= Job =
Pick every line from the data that holds the word "this".

= Given material =
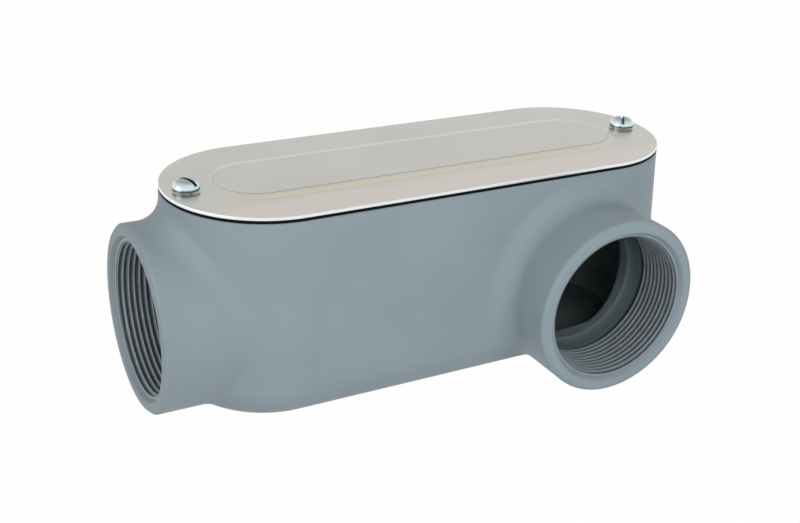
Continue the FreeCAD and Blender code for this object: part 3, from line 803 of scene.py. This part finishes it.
def turned_head(tree, inputs):
    """A round head turned about Z on the plane Z = 0: a short straight rim under a full dome.

    The first and last rows close it. Row 1 is the foot of the rim, and row 2 its top."""
    steps, rows = 72.0, 25.0
    # Against an ellipse, the crown is flatter, and the dome turns in sooner over its rim.
    climb_power, shrink_power = 1.1, 0.9
    mesh, turn, row = flat_grid(tree, steps, rows)
    over_rim = add_node(tree, "ShaderNodeMath", row, 2.0, operation="SUBTRACT")
    share = add_node(tree, "ShaderNodeMath", over_rim, rows - 2, operation="DIVIDE", use_clamp=True)
    swing = add_node(tree, "ShaderNodeMath", share, math.pi / 2, operation="MULTIPLY")
    sine = add_node(tree, "ShaderNodeMath", swing, operation="SINE")
    climb = add_node(tree, "ShaderNodeMath", sine, climb_power, operation="POWER")
    dome = add_node(tree, "ShaderNodeMath", inputs["Head height"], inputs["Rim"], operation="SUBTRACT")
    lift = add_node(tree, "ShaderNodeMath", climb, dome, inputs["Rim"], operation="MULTIPLY_ADD")
    off_foot = add_node(tree, "ShaderNodeMath", row, 1.5, operation="GREATER_THAN")
    height = add_node(tree, "ShaderNodeMath", lift, off_foot, operation="MULTIPLY")
    cosine = add_node(tree, "ShaderNodeMath", swing, operation="COSINE")
    cosine = add_node(tree, "ShaderNodeMath", cosine, operation="ABSOLUTE")
    shrink = add_node(tree, "ShaderNodeMath", cosine, shrink_power, operation="POWER")
    wide = add_node(tree, "ShaderNodeMath", shrink, inputs["Head radius"], operation="MULTIPLY")
    radius = add_node(tree, "ShaderNodeMath", wide, between_ends(tree, row, rows), operation="MULTIPLY")
    return rolled_up(tree, mesh, turn, radius, height)


def between_ends(tree, row, rows):
    """0 on the first and the last row of a grid, which close in a point, and 1 between them."""
    past_first = add_node(tree, "ShaderNodeMath", row, 0.5, operation="GREATER_THAN")
    before_last = add_node(tree, "ShaderNodeMath", row, rows - 0.5, operation="LESS_THAN")
    return add_node(tree, "ShaderNodeMath", past_first, before_last, operation="MULTIPLY")


def threaded_shank(tree, inputs):
    """The shank under the head, with its helical thread, closed at both ends."""
    steps, rows = 48.0, 97.0
    # Depth of the groove as a part of the pitch, and how far the shank starts inside the head.
    groove_depth = 0.55
    sunk_in_head = 0.3 * MM
    mesh, turn, row = flat_grid(tree, steps, rows)
    below_top = add_node(tree, "ShaderNodeMath", row, 1.0, operation="SUBTRACT")
    along = add_node(tree, "ShaderNodeMath", below_top, rows - 2, operation="DIVIDE", use_clamp=True)
    depth = add_node(tree, "ShaderNodeMath", along, inputs["Shank length"], operation="MULTIPLY")
    slope = helix_slope(tree, turn, depth, inputs["Pitch"])
    deepest = add_node(tree, "ShaderNodeMath", inputs["Pitch"], groove_depth, operation="MULTIPLY")
    groove = add_node(tree, "ShaderNodeMath", slope, deepest, operation="MULTIPLY")
    wide = add_node(tree, "ShaderNodeMath", inputs["Shank radius"], groove, operation="SUBTRACT")
    radius = add_node(tree, "ShaderNodeMath", wide, between_ends(tree, row, rows), operation="MULTIPLY")
    height = add_node(tree, "ShaderNodeMath", sunk_in_head, depth, operation="SUBTRACT")
    return add_node(tree, "GeometryNodeFlipFaces", rolled_up(tree, mesh, turn, radius, height))


def slotted_screw(tree, inputs):
    """A slotted round-head machine screw that stands on the plane Z = 0."""
    long = add_node(tree, "ShaderNodeMath", inputs["Head radius"], 2.4, operation="MULTIPLY")
    deep = add_node(tree, "ShaderNodeMath", inputs["Slot depth"], 2.0, operation="MULTIPLY")
    size = add_node(tree, "ShaderNodeCombineXYZ", long, inputs["Slot width"], deep)
    cutter = add_node(tree, "GeometryNodeTransform", add_node(tree, "GeometryNodeMeshCube", size), links={
        "Translation": add_node(tree, "ShaderNodeCombineXYZ", 0.0, 0.0, inputs["Head height"]),
        "Rotation": add_node(tree, "ShaderNodeCombineXYZ", 0.0, 0.0, inputs["Slot angle"])})
    slotted = add_node(tree, "GeometryNodeMeshBoolean", operation="DIFFERENCE", solver="EXACT", links={
        "Mesh 1": turned_head(tree, inputs), "Mesh 2": cutter})
    screw = add_node(tree, "GeometryNodeJoinGeometry", slotted)
    tree.links.new(threaded_shank(tree, inputs).outputs[0], screw.inputs[0])
    return screw


def line_slot(mesh, place, angle, screw, slot_floor, lining):
    """Give the faces of the driver slot their own finish, which is painted shade."""
    slack = 0.01 * MM
    mesh.materials.append(lining)
    across = Vector((-math.sin(angle), math.cos(angle)))
    for polygon in mesh.polygons:
        aside = abs((polygon.center.xy - place.xy).dot(across))
        if aside < screw.slot_width / 2 + slack and polygon.center.z > slot_floor - slack:
            polygon.material_index = len(mesh.materials) - 1


# ---------------------------------------------------------------- operators

class CONDUIT_OT_casting(Operator):
    """Bake the enamel on the casting"""
    bl_idname = "conduit.casting"
    bl_label = "Enamel the casting"

    def execute(self, context):
        casting = context.scene.conduit_body.casting
        enamel = finish("Grey-blue baked enamel", enamel_on_casting, casting)
        frame["nodes"]["body_casting"].material_slots[0].material = enamel
        return {"FINISHED"}


class CONDUIT_OT_threads(Operator):
    """Cut the tapered pipe thread in both hubs"""
    bl_idname = "conduit.threads"
    bl_label = "Thread the hubs"

    def execute(self, context):
        thread = context.scene.conduit_body.thread
        casting = context.scene.conduit_body.casting
        into_metal = 0.4 * MM
        # Two copies of the thread enamel, painted lighter for the end hub and darker for the side hub.
        for name, tone in (("end_hub", casting.end_thread), ("side_hub", casting.side_thread)):
            label = "Enamel in the %s thread" % name.replace("_", " ")
            enamel = finish(label, cut_thread_enamel, tone, casting.grain)
            mount = MOUNTS[name]
            radius = mount["dims"]["r_mm"] * MM
            mesh = grow_mesh(name + "_thread", thread_sleeve, {
                "Bore radius": radius, "Wall radius": radius + into_metal, "Pitch": thread.pitch,
                "Ridge": thread.ridge, "Start": thread.start, "Span": thread.span, "Lip": thread.lip,
                "Taper": thread.taper, "Steps round": thread.around, "Steps across": thread.per_turn,
                "Material": enamel})
            mesh.transform(hub_matrix(mount))
            face_outwards(mesh)
            new_piece(name + "_thread", mesh)
        return {"FINISHED"}


class CONDUIT_OT_gasket(Operator):
    """Finish the gasket"""
    bl_idname = "conduit.gasket"
    bl_label = "Finish the gasket"

    def execute(self, context):
        rubber = finish("Black neoprene", neoprene_sheet, context.scene.conduit_body.gasket.rubber)
        frame["nodes"]["cover_gasket"].material_slots[0].material = rubber
        return {"FINISHED"}


class CONDUIT_OT_cover(Operator):
    """Stamp the cover with its raised panel and screw beads"""
    bl_idname = "conduit.cover"
    bl_label = "Stamp the cover"

    def execute(self, context):
        cover = context.scene.conduit_body.cover
        mesh = stamped_cover(cover)
        mesh.materials.append(finish("Mill-finish aluminium sheet", mill_finish_sheet, cover))
        mesh.materials.append(finish("Sheared aluminium edge", sheared_edge, cover.cut_edge))
        new_piece("cover_sheet", mesh, stands_for="cover_plate")
        return {"FINISHED"}


class CONDUIT_OT_screws(Operator):
    """Drive the two cover screws"""
    bl_idname = "conduit.screws"
    bl_label = "Drive the cover screws"

    def execute(self, context):
        screw = context.scene.conduit_body.screw
        cover = context.scene.conduit_body.cover
        seat = COVER_LOW.z + cover.thickness + cover.bead_rise
        # The heads get bands of painted reflection by height above the seat.
        zinc = finish("Bright zinc plate", zinc_with_painted_reflections, screw, seat, SCREW_HIGH.z)
        # The slot's faces get dark zinc as painted shade.
        pooled = finish("Zinc in the painted shade of the slot", slot_zinc_in_painted_shade, screw.slot)
        for node, angle, side in (("end_cover_screw", screw.end_angle, -1),
                                  ("far_cover_screw", screw.far_angle, 1)):
            mesh = grow_mesh(node + "_zinc", slotted_screw, {
                "Head radius": (SCREW_HIGH.x - SCREW_LOW.x) / 2, "Head height": SCREW_HIGH.z - seat,
                "Rim": screw.rim, "Shank radius": screw.shank / 2, "Shank length": seat - SCREW_LOW.z,
                "Pitch": screw.pitch, "Slot width": screw.slot_width, "Slot depth": screw.slot_depth,
                "Slot angle": angle, "Material": zinc})
            place = Vector((side * SCREW_OFFSET, 0, seat))
            mesh.transform(Matrix.Translation(place))
            face_outwards(mesh)
            line_slot(mesh, place, angle, screw, SCREW_HIGH.z - screw.slot_depth, pooled)
            mesh.shade_smooth()
            mesh.set_sharp_from_angle(angle=math.radians(40))
            new_piece(node + "_zinc", mesh, stands_for=node)
        return {"FINISHED"}


class CONDUIT_OT_studio(Operator):
    """Set up the camera, floor and soft studio light"""
    bl_idname = "conduit.studio"
    bl_label = "Set up the studio"

    def execute(self, context):
        studio = context.scene.conduit_body.studio
        add_camera(context, studio)
        add_floor(context)
        add_room_light(context, studio)
        middle = (CAD_BOX[0] + CAD_BOX[1]) / 2
        over_side_hub = middle + Vector((-0.15, -1.0, 0.5))
        beside_end_hub = middle + Vector((-1.6, -0.1, 0.55))
        key = add_softbox(context, "Key light", studio.key, over_side_hub, middle, 0.8)
        # Seen from behind, the cover would mirror this lamp and burn out.
        key.visible_glossy = False
        add_softbox(context, "Fill light", studio.fill, beside_end_hub, middle, 1.2)
        context.scene.view_settings.view_transform = "Standard"
        return {"FINISHED"}


def add_camera(context, studio):
    """Camera turned about its target, and rolled about its own axis."""
    data = bpy.data.cameras.new("Camera")
    data.lens = studio.lens
    data.sensor_width = 36
    data.clip_start = 0.01
    data.clip_end = 20
    east, north = math.cos(studio.azimuth), math.sin(studio.azimuth)
    far, high = math.cos(studio.elevation), math.sin(studio.elevation)
    back = Vector((north * far, -east * far, high))
    level = Vector((east, north, 0))
    upright = back.cross(level)
    right = level * math.cos(studio.roll) + upright * math.sin(studio.roll)
    up = upright * math.cos(studio.roll) - level * math.sin(studio.roll)
    camera = bpy.data.objects.new("Camera", data)
    place = Vector(studio.target) + back * studio.distance
    camera.matrix_world = Matrix.Translation(place) @ Matrix((right, up, back)).transposed().to_4x4()
    context.scene.collection.objects.link(camera)
    context.scene.camera = camera


def seen_directly(tree):
    """1 where the camera or a reflection looks, and 0 where light only falls on something."""
    path = add_node(tree, "ShaderNodeLightPath")
    through = add_node(tree, "ShaderNodeMath", path.outputs["Is Glossy Ray"],
                       path.outputs["Is Transmission Ray"], operation="MAXIMUM")
    return add_node(tree, "ShaderNodeMath", path.outputs["Is Camera Ray"], through, operation="MAXIMUM")


def white_paper(tree):
    """Matt paper lit so evenly that it looks white, with a trace of the object's shadow."""
    glow = 0.985
    paper = add_node(tree, "ShaderNodeBsdfDiffuse", links={"Color": (0.8, 0.8, 0.8, 1)})
    white = add_node(tree, "ShaderNodeEmission", links={"Color": (1, 1, 1, 1), "Strength": 1.0})
    whiteness = add_node(tree, "ShaderNodeMath", seen_directly(tree), glow, operation="MULTIPLY")
    return add_node(tree, "ShaderNodeMixShader", whiteness, paper, white)


def add_floor(context):
    """Plain white floor just under the object."""
    shape = bmesh.new()
    bmesh.ops.create_grid(shape, x_segments=4, y_segments=4, size=4.0)
    mesh = bpy.data.meshes.new("floor")
    shape.to_mesh(mesh)
    shape.free()
    mesh.transform(Matrix.Translation((0, 0, CAD_BOX[0].z - 0.05 * MM)))
    mesh.materials.append(finish("Matt white paper", white_paper))
    floor = bpy.data.objects.new("floor", mesh)
    context.scene.collection.objects.link(floor)


def add_room_light(context, studio):
    """Even light from all round, seen as white."""
    world = bpy.data.worlds.new("Studio")
    world.use_nodes = True
    tree = world.node_tree
    tree.nodes.clear()
    room = add_node(tree, "ShaderNodeBackground", links={"Color": (1, 1, 1, 1), "Strength": studio.ambient})
    white = add_node(tree, "ShaderNodeBackground", links={"Color": (1, 1, 1, 1), "Strength": 1.0})
    both = add_node(tree, "ShaderNodeMixShader", seen_directly(tree), room, white)
    add_node(tree, "ShaderNodeOutputWorld", both)
    context.scene.world = world


def add_softbox(context, name, power, place, target, size):
    """Large square lamp that faces the object."""
    data = bpy.data.lights.new(name, "AREA")
    data.energy = power
    data.size = size
    lamp = bpy.data.objects.new(name, data)
    lamp.location = place
    lamp.rotation_mode = "QUATERNION"
    lamp.rotation_quaternion = (place - target).to_track_quat("Z", "Y")
    context.scene.collection.objects.link(lamp)
    return lamp


class CONDUIT_PT_panel(Panel):
    """Lists the steps in the order in which they run"""
    bl_idname = "CONDUIT_PT_panel"
    bl_label = "Conduit body"
    bl_space_type = "VIEW_3D"
    bl_region_type = "UI"
    bl_category = "Conduit body"

    def draw(self, context):
        for step in STEPS:
            self.layout.operator(step.bl_idname)
        for part in ("casting", "thread", "cover", "screw", "gasket", "studio"):
            box = self.layout.box()
            box.label(text=part.capitalize())
            settings = getattr(context.scene.conduit_body, part)
            for name in settings.bl_rna.properties.keys():
                if name not in ("rna_type", "name"):
                    box.prop(settings, name)


STEPS = (CONDUIT_OT_casting, CONDUIT_OT_threads, CONDUIT_OT_gasket, CONDUIT_OT_cover,
         CONDUIT_OT_screws, CONDUIT_OT_studio)
GROUPS = (CastingSettings, ThreadSettings, CoverSettings, ScrewSettings, GasketSettings,
          StudioSettings, ConduitBodySettings)
CLASSES = GROUPS + STEPS + (CONDUIT_PT_panel,)


def register():
    for item in CLASSES:
        bpy.utils.register_class(item)
    bpy.types.Scene.conduit_body = PointerProperty(type=ConduitBodySettings)


def unregister():
    del bpy.types.Scene.conduit_body
    for item in reversed(CLASSES):
        bpy.utils.unregister_class(item)


def main():
    register()
    bpy.ops.conduit.casting()
    bpy.ops.conduit.threads()
    bpy.ops.conduit.gasket()
    bpy.ops.conduit.cover()
    bpy.ops.conduit.screws()
    bpy.ops.conduit.studio()


if __name__ == "__main__":
    main()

= Final answer =
Continue the FreeCAD and Blender code for this object: part 3, from line 803 of scene.py. This part finishes it.
        # Seen from behind, the cover would mirror this lamp and burn out.